Monday, December 04, 2006 12:05 am by Cristina in ,    No comments
The editors of the book The Brontës at Haworth by Ann Dinsdale with photographs by Simon Warner - Frances Lincoln - were so kind as to furnish us with a review copy of this fantastic book.

Initially, we thought this would be the kind of book which simply states the basic facts of the Brontës' lives and times and is accompanied by beautiful pictures to make it attractive for those a little more knowledgeable on the Brontë story. We couldn't have been more wrong.

Ann Dinsdale, who knows what she is talking about since she works as librarian at the Brontë Parsonage Museum, begins her book by devoting a chapter to each member of the Brontë family, with the exception of Maria and Elizabeth sharing a chapter. The servants at the Parsonage also get a chapter for themselves. Perhaps we missed a chapter on Arthur Bell Nicholls, who after all became part of the Brontë story. We dreaded the chapters on the Brontë siblings would become somewhat repetitive if read at once but - even though some facts are unavoidably repeated - it is splendidly carried out by building on the knowledge imparted a few pages before and moving on with the Brontë story while keeping in mind that the reader might be just browsing sporadically. A treat to both newcomers and well-read Brontë enthusiasts, as we soon discovered. Indeed, this seems to have been Ann Dinsdale's guideline.

The newcomer will find out about the basics of the Brontës in a very entertaining, pigeon-holed and original way throughout the book and will be looking forward to reading more on the Brontës and their works. The well-read Brontë enthusiast, on the other hand, has already a baggage of Brontë reads and is sometimes difficult to surprise. BrontëBlog humbly considers themselves part of the latter group and was most certainly surprised in many instances.

The Brontë story is told in such a way that it invites pilgrimage to the places mentioned. Each step the Brontës took is carefully documented and can be relied on before embarking on a trip not only around Brontë Country but elsewhere too - wherever the Brontë family ever set foot. Needless to say, Simon Warner's wonderful pictures work wonders both when it comes to conveying the atmosphere of a certain place and when it comes to make the reader 'wish for wings'.

Each rung of the literary ladder has a chapter to itself. Each work is carefully examined, by looking into its context as well as by looking at what the contemporary critics said of it, in order to give us a picture not of what the book is today but of what the book was back then and how it has come to reach us.

If BrontëBlog had to choose their favourite chapters, they would be those included in the last two sections. The chapter called Life and Death in Haworth makes you realise that all those dreadful facts you have read about Haworth have been toned down. An eye-opening, explicit kind of chapter ideal for those who really wish to know what the place was like in the Brontës' times and why the siblings tended to leave the house and head for the moors.

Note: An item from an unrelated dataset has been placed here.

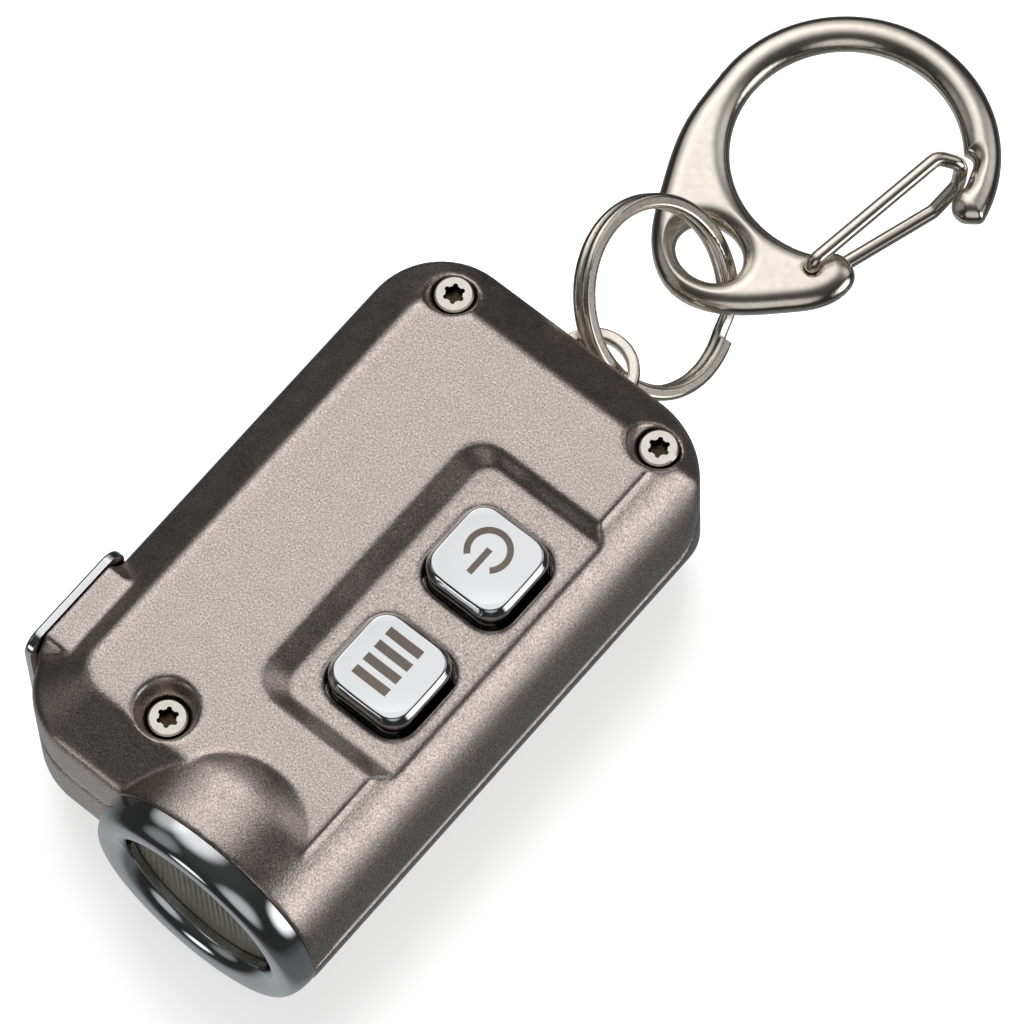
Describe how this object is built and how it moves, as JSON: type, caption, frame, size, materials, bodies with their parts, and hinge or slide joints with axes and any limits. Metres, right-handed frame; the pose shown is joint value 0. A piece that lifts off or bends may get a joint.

The last section is called The Legacy of the Brontës and makes a fabulous read too because it is on subjects that are hardly written on. Ann Dinsdale explores the many tendencies in Brontë biography starting with Mrs Gaskell. The final chapter After the Brontës examines the Brontës' afterlife by looking into the first collections of Brontëana, the first auctions, the first museum, the acquisition of the Parsonage and its reforms until it became what we know today.

Ann Dinsdale very successfully manages to separate what is fact from what has been regarded as fact up to now but isn't. She seems intent on waving away for once and for all the many legends that populate the Brontë story by stating things as they happened. She never tries to fill gaps or to build theories. This book is a collection of facts as solid and as real as any of the objects we see in the pictures by Simon Warner.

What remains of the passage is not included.